2023-01-15剩下的都是再见的结局
如果我能说话,我说出的会是什么?
我想,我会说
再见,在某种意义上
那确实是再见——
——露易丝·格丽克
露易丝·格丽克其实没有说出“再见”,只有哈里“含着沉厚的抚慰”在唱着歌,在她所成为“忠贞之夜”的回忆里,这歌声却并非是欢快的,因为那只小猫死了,丧失了身体,丧失了灵性,甚至丧失了关于童年的一切回忆——其实那时候连回忆本身都是带着“一种精疲力竭的特征”,没有说再见,猫便被大雪覆盖了,最后消失在高高的树枝间,“哦,我跟过去,会看到什么?”
一首诗歌也早就翻过了一页,“精疲力竭的特征”显露无疑,但是,却听见了小区里猫叫的声音,突然发出来,然后是撕裂般地叫唤,那声音是尖利的,钻进了夜的所有空隙中。他们说,猫在叫春了,循着声音是找不到叫春的猫的,而整个黑色的夜晚只剩下声音和被声音扩张的欲望。猫在叫春,难道钻进夜的缝隙的声音是春天到来的预兆?欲望张开毛孔唤醒温暖的感觉,难道正行走着的冬会突然刹住脚步?没有看见猫,连同那声音仿佛都成了想象之物,春天也只是一个词,一个被大雪覆盖的词,一个消失在高高树枝间的词,一个只能说出“再见”的词。

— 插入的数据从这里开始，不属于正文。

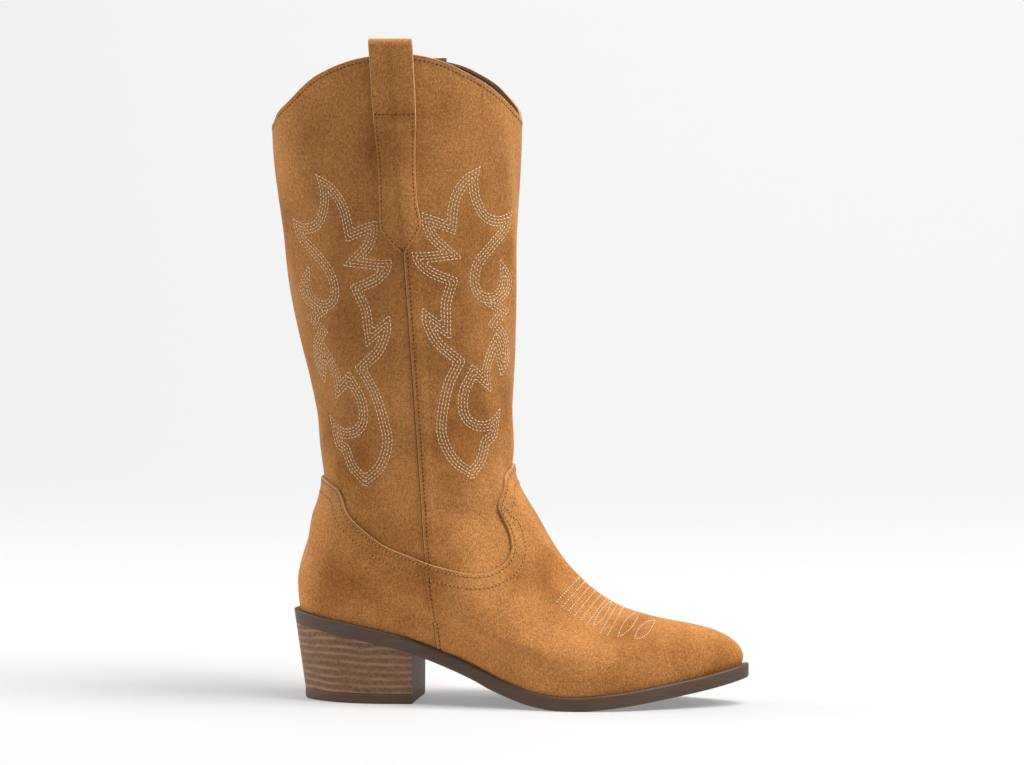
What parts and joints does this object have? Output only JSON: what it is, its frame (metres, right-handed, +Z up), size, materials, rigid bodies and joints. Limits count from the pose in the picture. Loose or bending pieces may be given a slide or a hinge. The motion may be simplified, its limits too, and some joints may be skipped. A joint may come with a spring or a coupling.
{
  "type": "cowboy boot",
  "caption": "Mid-calf western boot for the right foot with a block heel, pointed toe, dipped topline, pull strap and inner side zip.",
  "frame": {"origin": "centre of the heel's rest face on the floor", "axes": "+X towards the toe, +Z up along the shaft, -Y to the outer side of the right foot, +Y to the inner side with the zip"},
  "size_m": [0.2977, 0.1082, 0.4089],
  "materials": {
    "suede": "napped suede, warm tan with darker rubbed patches",
    "lining": "smooth dark lining cloth",
    "tape": "woven zip tape",
    "zip_metal": "aged brass",
    "steel": "plain",
    "board": "stiff fibre board, pale tan",
    "outsole": "moulded brown resin rubber with a leather look",
    "heel_stack": "dark stacked layers with pale grain lines",
    "top_lift": "matte black rubber"
  },
  "bodies": {
    "boot": {"outsole": "outsole", "heel_block": "heel_stack", "heel_top_lift": "top_lift", "top_lift_pins": "steel", "heel_nails": "steel", "heel_screw": "steel", "shank": "steel", "bottom_filler": "board", "insole_board": "board", "sock_lining": "lining", "vamp": "suede", "heel_counter": "suede", "shaft_front": "suede", "shaft_back": "suede", "toe_puff": "board", "heel_stiffener": "board", "vamp_lining": "lining", "heel_lining": "lining", "shaft_lining_front": "lining", "shaft_lining_back": "lining", "pull_strap": "suede", "zip_tape_front": "tape", "zip_tape_back": "tape", "zip_chain_front": "zip_metal", "zip_chain_back": "zip_metal", "zip_top_stops": "zip_metal", "zip_bottom_stop": "zip_metal", "zip_guard": "lining"},
    "slider": {"zip_slider": "zip_metal"},
    "puller": {"zip_puller": "zip_metal"}
  },
  "joints": [
    {"name": "zip_slide", "type": "slide", "parent": "boot", "child": "slider", "axis": [0.0519, -0.0482, -0.9975], "range_m": [0, 0.244]},
    {"name": "puller_swing", "type": "hinge", "parent": "slider", "child": "puller", "pos_m": [0.03146, 0.05308, 0.38797], "axis": [0.9922, -0.1107, 0.0569], "range_deg": [0, 150]}
  ]
}
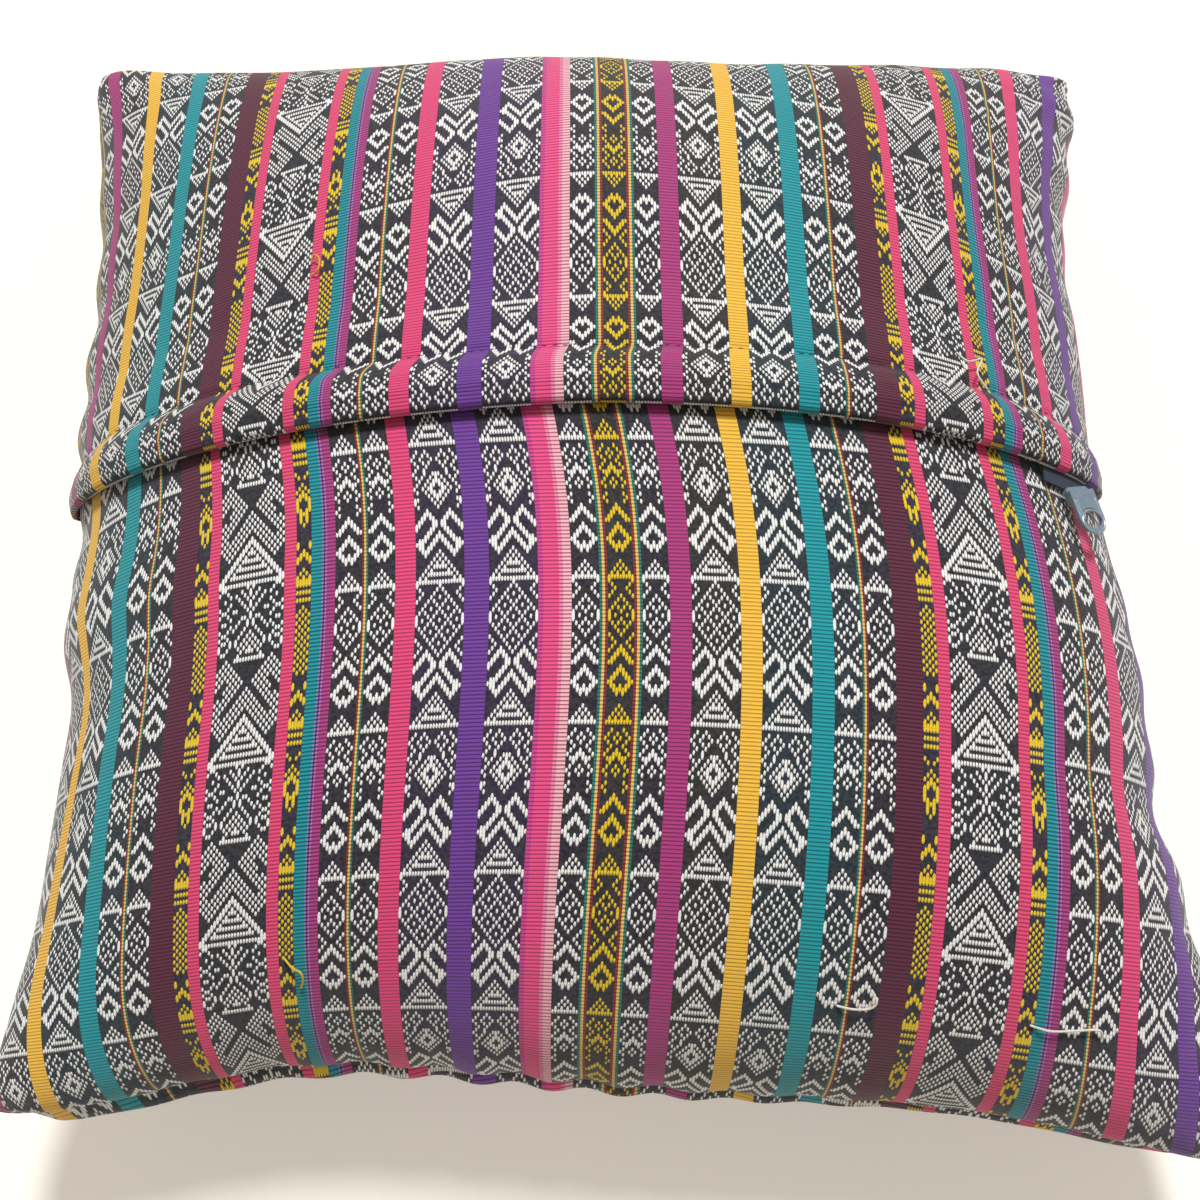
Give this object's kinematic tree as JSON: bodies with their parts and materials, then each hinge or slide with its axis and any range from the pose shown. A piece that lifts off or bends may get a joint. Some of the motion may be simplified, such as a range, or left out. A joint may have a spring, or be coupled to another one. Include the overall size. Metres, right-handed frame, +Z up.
{
  "type": "filled pillow cover",
  "caption": "Square cushion cover with its filling, lying on its front: a plump crown, drawn-in sides, and an envelope back whose hemmed flap laps a lower panel and hides a zip",
  "frame": {"origin": "centre of the bounding box at the surface that the cushion rests on", "axes": "+Z up through the crown, the thin way of the cushion; +Y along the stripes towards the flap's sewn end; +X to the zip pull's side"},
  "size_m": [0.426, 0.4478, 0.1353],
  "materials": {
    "front_cloth": "striped handwoven cotton, matt",
    "back_cloth": "striped handwoven cotton with raised brocade floats, matt",
    "zip_tape": "smooth woven tape",
    "zip_metal": "slate blue enamel, semi-gloss"
  },
  "bodies": {
    "root": {"front_panel": "front_cloth", "back_lower_panel": "back_cloth", "back_flap_panel": "back_cloth", "zip_tape": "zip_tape", "zip_slider": "zip_metal", "zip_pull": "zip_metal"}
  },
  "joints": []
}
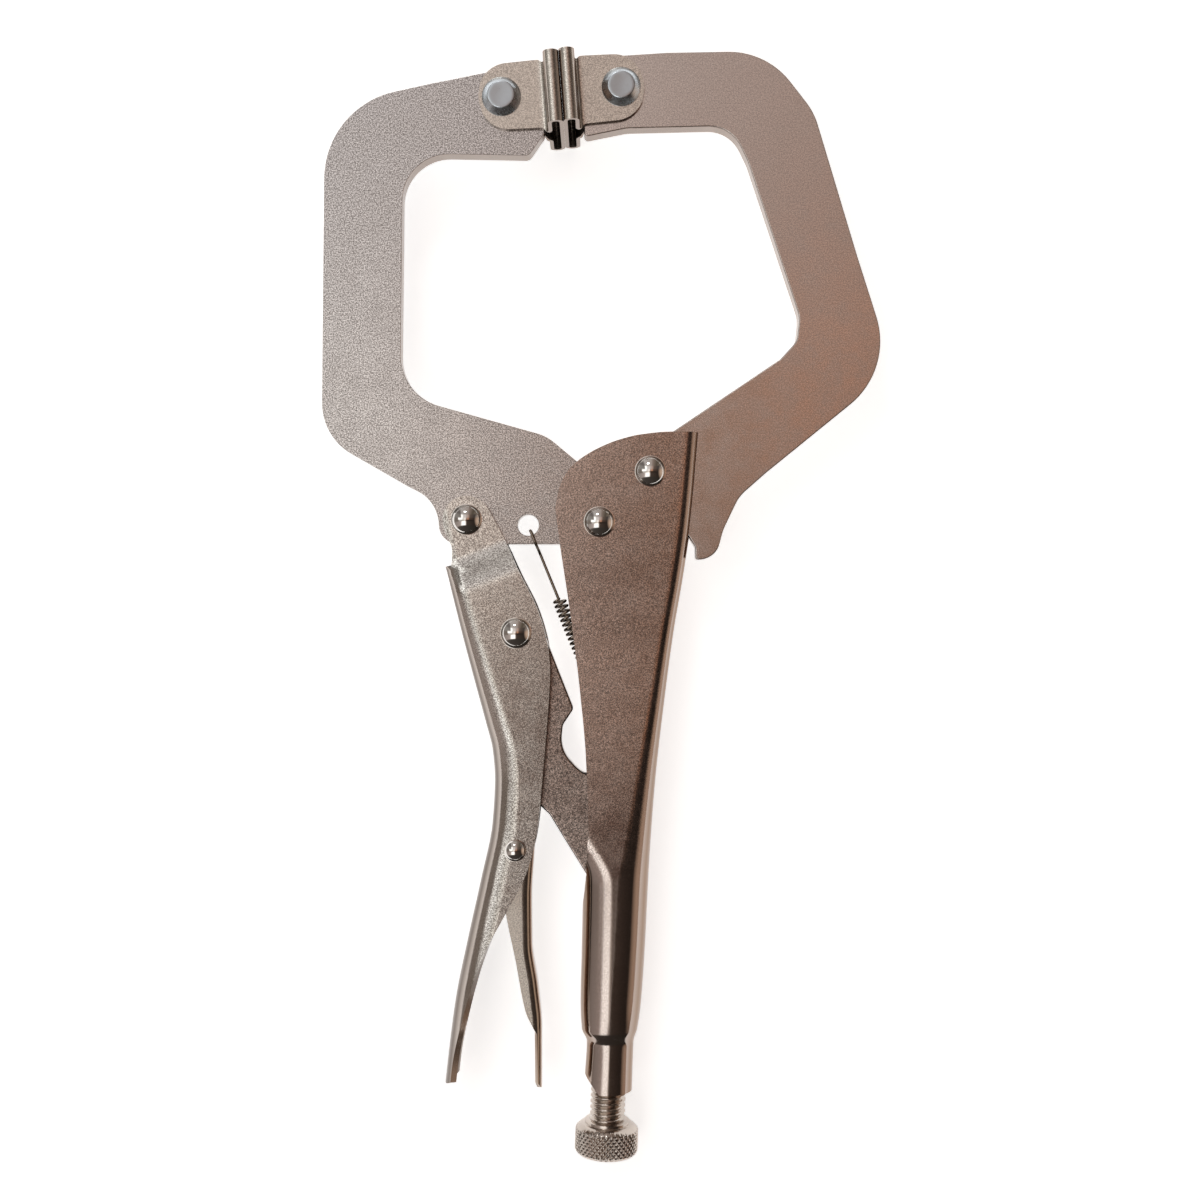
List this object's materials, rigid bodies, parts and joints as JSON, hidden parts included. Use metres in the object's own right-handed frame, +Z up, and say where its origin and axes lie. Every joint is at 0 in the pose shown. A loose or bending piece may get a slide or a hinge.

的确,这还是冬季,还是冷的冬季,还是有雪的冬季,天气预报说的冷空气已经到了,于是雪也到了。早上开始,阴沉的天便开始飘起了雪,只有打开窗才能望见正在乱坠的它们,没有规律,当然也毫无秩序,散乱地制造着一种场景;后来,又停歇了,但是天还是阴沉的,开车上路,雪有限地掉落在车窗上,却并不立刻化去,星星点点仿佛是生命的一种呈现;再后来,雪又停了,等到了目的地下了车,抬起头雪又乱舞地扑来,凌凌地撞在额头上,内心被一种冷的感觉占领;以及最后的后来,雪不再下了,那些草丛间、树叶上却留着些许的积雪,薄薄的一层,覆盖着有限而容易忽略的世界。
开始到后来,然后到最后,雪组成了一次出行的时间线。其实出行也并不重要,但是雪比出行更显得漫不经心,它来了,像是经过,它落下,像是游戏,它没有融化,却总是被忽略,大约这一天的雪也是一个容易消失的词,一个只能说再见的词,甚至是一个被大雪覆盖的词。出行本身也像雪一样,经过高速,经过高架,经过了两个月之前的那座桥,也完成了另一次的“过江”,但似乎过程中没有留下必须书写的东西,从起点到终点,漫不经心,漫无目的,与雪同行,也与雪一样“消失在高高树枝间”。但是,在经历了封闭之后,在感受了不安之后,再一次出行无论如何都可以看做是一件大事,它甚至是走出来的勇气,是放开的实践,是迎来可能春天的象征。
还有小五和小袋鼠,竟然在浙江队战胜上港而闯进足协杯决赛的那天,迅雷不及掩耳之势订购了决赛的球票,而要观看这场决赛,必须买到从杭州到苏州的球队大巴车票,必须坐地铁到杭州然后跟随几千人去往苏州,又必须在比赛结束后返回:来和去的时间是五个小时,所有的辗转,所有的经过,都是为了坐在球场的那两个小时,都是为了找到一种在现场的感觉,都是为了抵达热情甚至疯狂——而这一种感觉距离上一次已经有三年半的时间:那时的绿城还在为冲超苦苦挣扎,那时还可以在黄龙加油呐喊,那时甚至的球队还叫“杭州绿城”……是不是这三年改变了太多的生活?是不是这三年流逝了太多的东西?而当小五和小袋鼠自主计划、自主购票、自主出发,以及在另一个城市毫无意外地疯狂呐喊,这是一种长大的标志?还是不得不适应的现实?
从一球领先到扳平到反超,浙江的足协杯冠军梦也终于破碎,直播里有比赛,最后的结果也尽览无余,但是不在场永远是不在场,相反,在场也永远是唯一的在场。苏州在他们的此处,杭州在我们的此处,以及到来的雪在降落的此处,每一个人的出行都在抵达的此处,“我说,那就像世界经历着春天。”但那猫尖利的叫声是如此刺耳,渴望而叫春,仅仅是一种被放大的欲望,冬天还在,寒冷还在,精疲力竭的特征还在,没有真正的逃离,也没有真正的抵达,最后剩下的只有结局:失利,过江,返回,露易丝·格丽克说:“多么美好,心灵的无知和宁静。”